Pistons employees’ teamwork helps Forgotten Harvest reap 18,000 pounds of food

Pistons employees produced 18,000 pounds of food during their day of volunteer work at the Forgotten Harvest farm in Fenton
Brian Sevald (NBAE/Getty)
by Keith Langlois
Web Editor

The same teamwork Dwane Casey hopes to foster when the Pistons open training camp has enabled the organization the NBA’s reigning Coach of the Year calls home to put food on the tables of hundreds of Detroit families.

Three busloads of Pistons employees made the trek to Forgotten Harvest’s Fenton farm on Tuesday and produced 18,000 pounds of food – kale and collard greens – that will be distributed to needy families over the coming months.

“We’re doing a lot of quality things,” Pistons community ambassador Earl Cureton said after participating in the Forgotten Harvest event. “We had a golf outing for Detroit Public Schools yesterday, there are mentoring programs we’ve got going on, City Year is another big event. All these things – I went to a PSL school, Detroit Finney, junior high, college all in Detroit – really affect people’s lives. We’re on a roll with that right now and looking to do more and more stuff.”

Pistons employees were rewarded with a picture-perfect Michigan summer day – temperatures in the mid 70s with low humidity – for the organization-wide effort that continues a longstanding relationship with Forgotten Harvest.

The Pistons have worked with the organization for several years to provide Thanksgiving dinners. Money provided by Pistons owner Tom Gores, vice chairman Arn Tellem and the Detroit Pistons Foundation covered the cost and maintenance of a “Mobile Pantry” delivery truck as part of a fleet of such vehicles that rescues food from throughout southeastern Michigan.

It’s an extension of Gores’ commitment to make the Pistons about more than basketball as he’s prioritized since becoming owner in 2011.

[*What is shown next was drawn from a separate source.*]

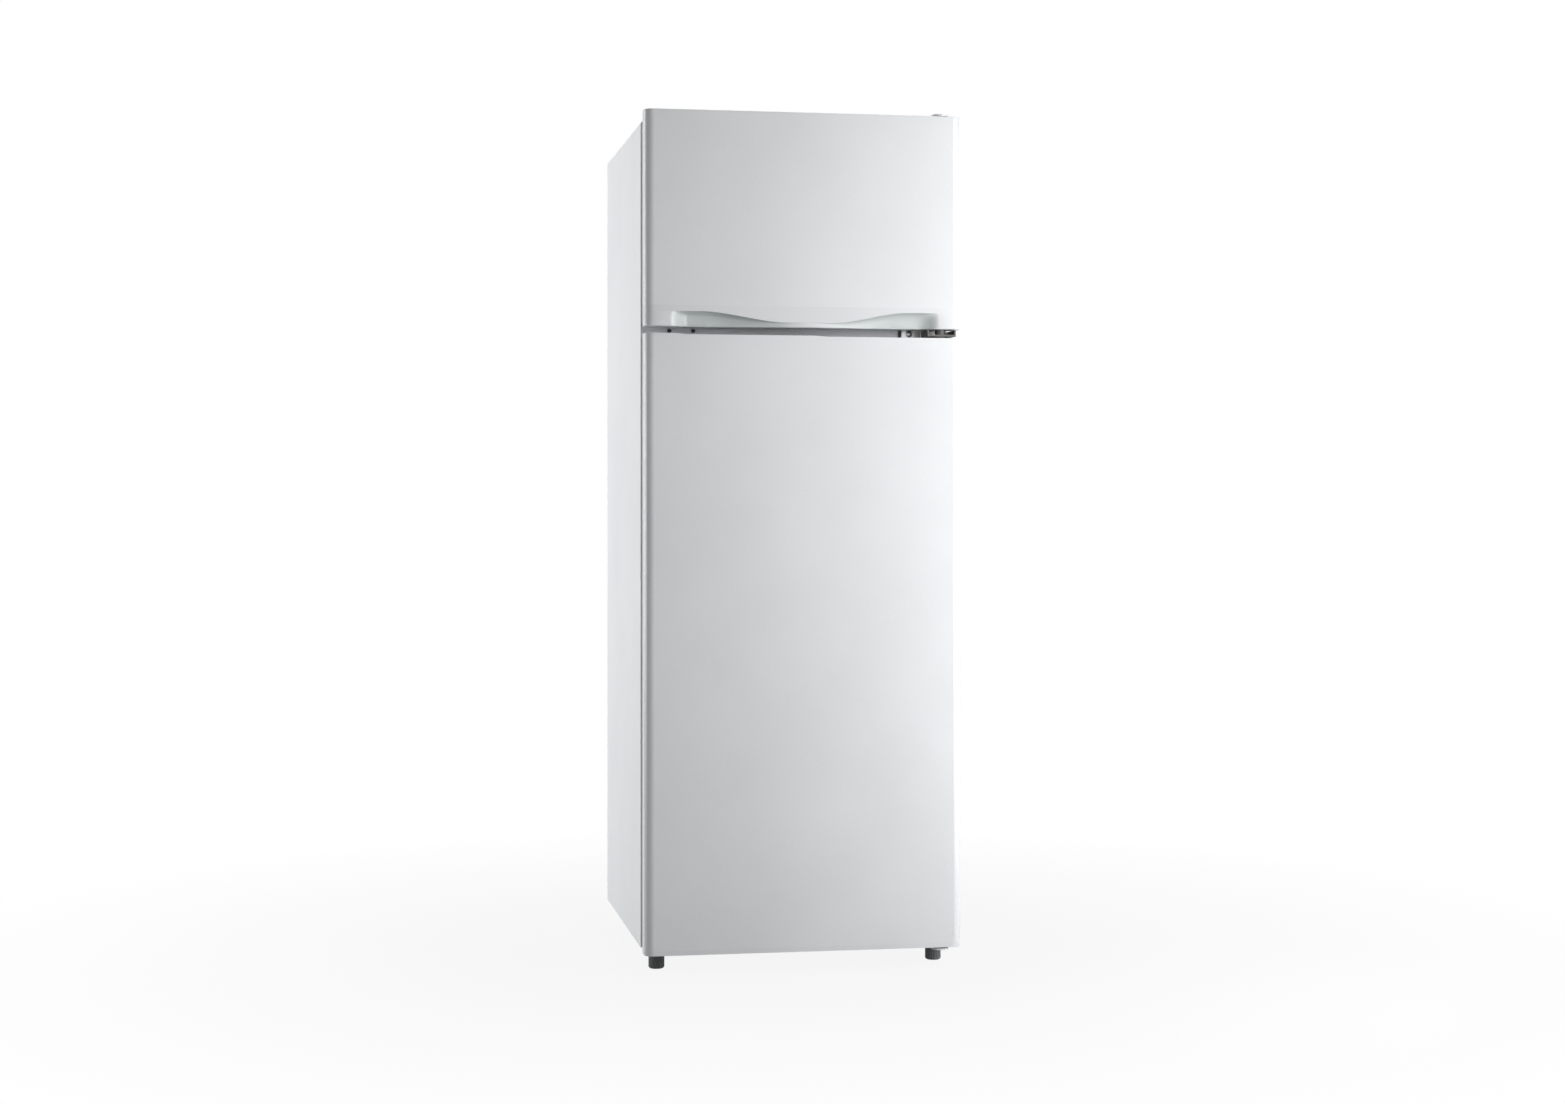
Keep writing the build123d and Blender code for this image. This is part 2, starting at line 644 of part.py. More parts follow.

“It’s one thing to say it, but he sticks behind it,” Cureton said. “He talks about being impactful. I’ve been involved in a lot of things throughout Michigan, not only in Detroit. We’ve done a lot of things in Flint, where he’s from. He puts an emphasis on it every time he’s here and I think that’s contagious.”

Scott Schiff, senior director for business development, also cited the ripple effects on an organization when ownership prioritizes the importance of community outreach.

“That’s kind of the mindset,” he said. “The motto of our organization is helping others in the community. We helped generate 18,000 meals being trucked down to Detroit. That’s all giving back.”

Part of Schiff’s responsibility for his day job is managing a sales team that includes a few dozen new hires, many of them fresh off of college campuses. As meaningful as the outing was for the tangible results of putting food on needy tables, it also was a bonding experience for Pistons employees while illustrating in concrete terms for new employees the organization’s commitment to community.

“The off-season can be kind of a grind when we don’t have games and events,” Schiff said. “For us to get everybody on a bus on a nice day in the summer, get everybody dirty and everybody doing physical labor when a lot of us rarely get to see the sun, and for 26 new sales people to get this exposure to what the Detroit Pistons are all about – we work hard, we play hard – it was fun to see all the new guys having fun. It shows them it’s not just about the basketball team – it’s about working hard for the community, too.”

Employees from top executives to new hires, pulling together workers from departments that don’t often interact, all rolled up their sleeves and got to work. Cureton started out picking kale – “but at my age bending over and standing back up, oof,” he laughed – and wound up moving to the icing stage, which helps preserve the kale for later use.

“Talk about a rewarding experience,” Schiff said. “It was a great cause and something we feel good about. We covered the whole farm ground and I think they were impressed with our efforts – sales working with community relations working with public relations – all on our hands and knees, getting down and getting our hands dirty.”

“It was a fun trip,” Cureton said. “Not only was it fun, it was something desperately needed. They need volunteers to make sure that program can keep going. Arn and Tom support it, it’s something that helps the community and we’re proud that the Pistons are a part of making it work.”